> [WRITTEN INSTRUCTION]
Write out each line beneath this one exactly as it reads.

> [SOURCE DATA]
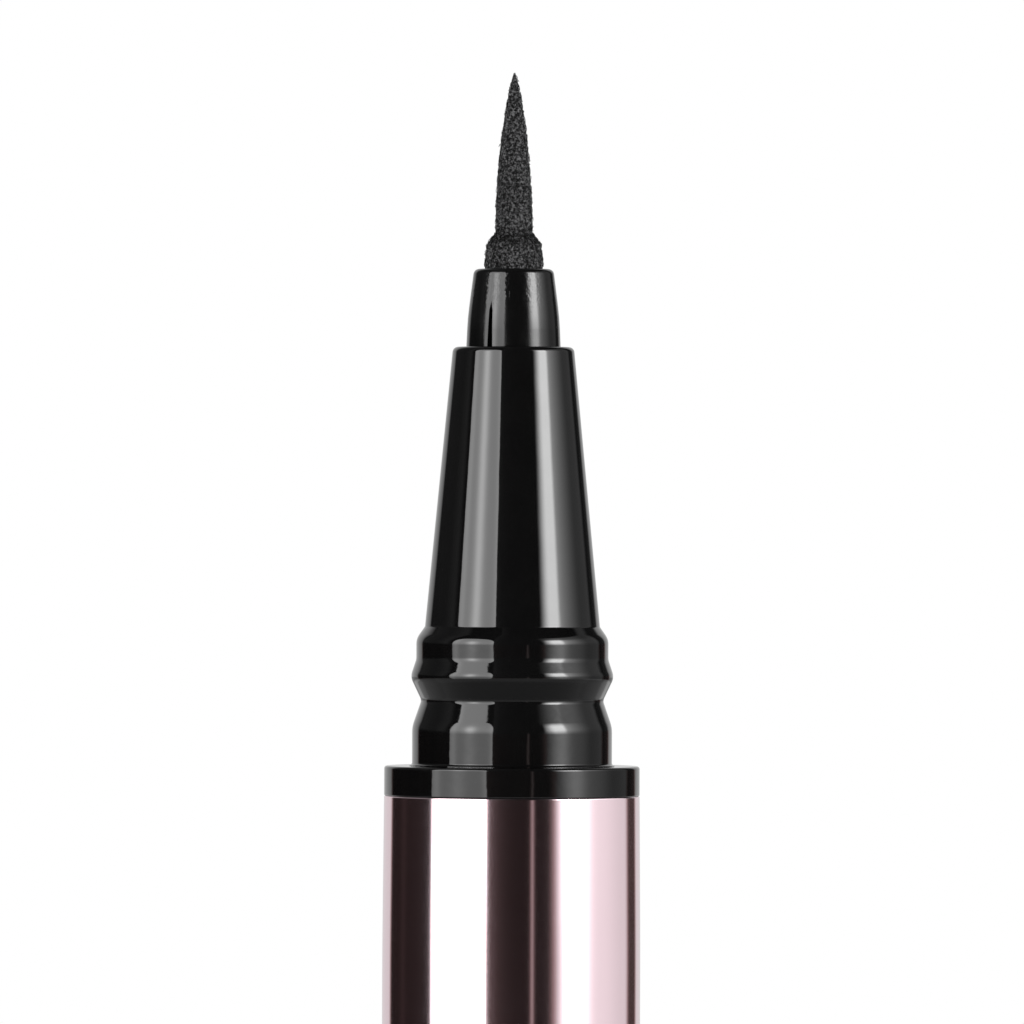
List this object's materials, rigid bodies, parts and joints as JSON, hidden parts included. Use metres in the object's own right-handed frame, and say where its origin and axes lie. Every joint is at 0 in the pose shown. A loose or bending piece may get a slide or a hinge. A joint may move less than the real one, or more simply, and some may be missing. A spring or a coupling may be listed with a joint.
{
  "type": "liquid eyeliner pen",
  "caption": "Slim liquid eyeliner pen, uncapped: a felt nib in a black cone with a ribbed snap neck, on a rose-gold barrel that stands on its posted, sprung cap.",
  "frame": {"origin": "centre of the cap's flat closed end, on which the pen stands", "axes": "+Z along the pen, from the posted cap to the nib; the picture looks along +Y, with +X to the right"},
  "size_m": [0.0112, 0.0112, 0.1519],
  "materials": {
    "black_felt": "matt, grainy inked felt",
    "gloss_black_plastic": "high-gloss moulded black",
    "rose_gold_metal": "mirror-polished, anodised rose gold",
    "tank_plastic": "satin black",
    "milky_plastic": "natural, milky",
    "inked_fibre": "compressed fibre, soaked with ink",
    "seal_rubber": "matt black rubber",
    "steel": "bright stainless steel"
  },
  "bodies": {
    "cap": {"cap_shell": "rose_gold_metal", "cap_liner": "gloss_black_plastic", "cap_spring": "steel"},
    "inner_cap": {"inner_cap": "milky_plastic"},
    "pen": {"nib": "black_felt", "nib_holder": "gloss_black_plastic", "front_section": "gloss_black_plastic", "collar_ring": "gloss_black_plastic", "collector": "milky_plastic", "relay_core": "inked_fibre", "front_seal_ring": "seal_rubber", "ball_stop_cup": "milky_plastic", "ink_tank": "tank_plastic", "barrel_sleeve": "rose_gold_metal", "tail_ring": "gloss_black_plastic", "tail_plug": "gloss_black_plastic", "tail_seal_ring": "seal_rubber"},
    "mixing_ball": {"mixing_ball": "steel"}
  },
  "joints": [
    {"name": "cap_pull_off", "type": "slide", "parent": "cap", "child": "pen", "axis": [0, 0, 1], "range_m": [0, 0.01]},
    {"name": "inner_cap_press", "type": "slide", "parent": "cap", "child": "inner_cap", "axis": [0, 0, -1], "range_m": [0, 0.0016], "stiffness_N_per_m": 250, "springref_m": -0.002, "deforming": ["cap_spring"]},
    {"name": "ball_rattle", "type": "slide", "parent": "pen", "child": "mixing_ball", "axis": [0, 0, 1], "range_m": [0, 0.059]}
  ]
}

> [IN RESPONSE]
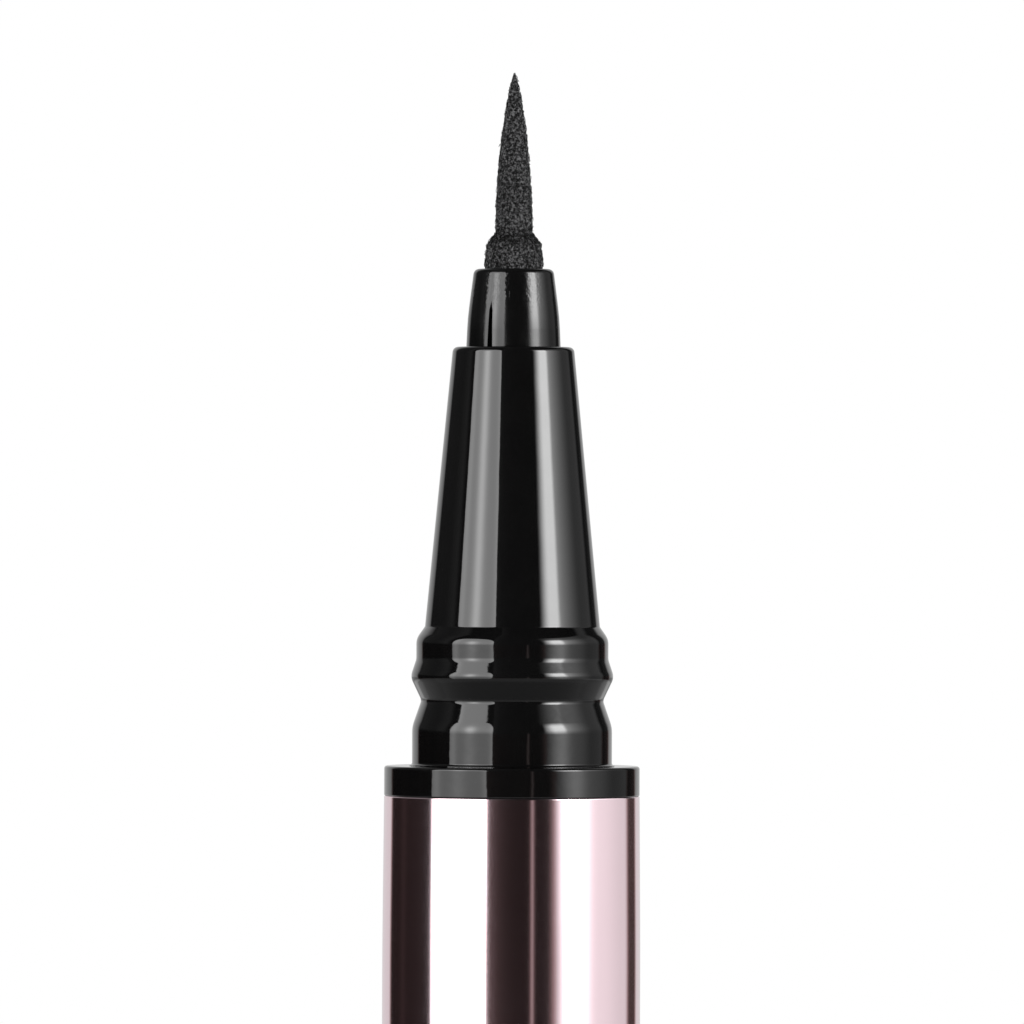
List this object's materials, rigid bodies, parts and joints as JSON, hidden parts included. Use metres in the object's own right-handed frame, and say where its origin and axes lie. Every joint is at 0 in the pose shown. A loose or bending piece may get a slide or a hinge. A joint may move less than the real one, or more simply, and some may be missing. A spring or a coupling may be listed with a joint.
{
  "type": "liquid eyeliner pen",
  "caption": "Slim liquid eyeliner pen, uncapped: a felt nib in a black cone with a ribbed snap neck, on a rose-gold barrel that stands on its posted, sprung cap.",
  "frame": {"origin": "centre of the cap's flat closed end, on which the pen stands", "axes": "+Z along the pen, from the posted cap to the nib; the picture looks along +Y, with +X to the right"},
  "size_m": [0.0112, 0.0112, 0.1519],
  "materials": {
    "black_felt": "matt, grainy inked felt",
    "gloss_black_plastic": "high-gloss moulded black",
    "rose_gold_metal": "mirror-polished, anodised rose gold",
    "tank_plastic": "satin black",
    "milky_plastic": "natural, milky",
    "inked_fibre": "compressed fibre, soaked with ink",
    "seal_rubber": "matt black rubber",
    "steel": "bright stainless steel"
  },
  "bodies": {
    "cap": {"cap_shell": "rose_gold_metal", "cap_liner": "gloss_black_plastic", "cap_spring": "steel"},
    "inner_cap": {"inner_cap": "milky_plastic"},
    "pen": {"nib": "black_felt", "nib_holder": "gloss_black_plastic", "front_section": "gloss_black_plastic", "collar_ring": "gloss_black_plastic", "collector": "milky_plastic", "relay_core": "inked_fibre", "front_seal_ring": "seal_rubber", "ball_stop_cup": "milky_plastic", "ink_tank": "tank_plastic", "barrel_sleeve": "rose_gold_metal", "tail_ring": "gloss_black_plastic", "tail_plug": "gloss_black_plastic", "tail_seal_ring": "seal_rubber"},
    "mixing_ball": {"mixing_ball": "steel"}
  },
  "joints": [
    {"name": "cap_pull_off", "type": "slide", "parent": "cap", "child": "pen", "axis": [0, 0, 1], "range_m": [0, 0.01]},
    {"name": "inner_cap_press", "type": "slide", "parent": "cap", "child": "inner_cap", "axis": [0, 0, -1], "range_m": [0, 0.0016], "stiffness_N_per_m": 250, "springref_m": -0.002, "deforming": ["cap_spring"]},
    {"name": "ball_rattle", "type": "slide", "parent": "pen", "child": "mixing_ball", "axis": [0, 0, 1], "range_m": [0, 0.059]}
  ]
}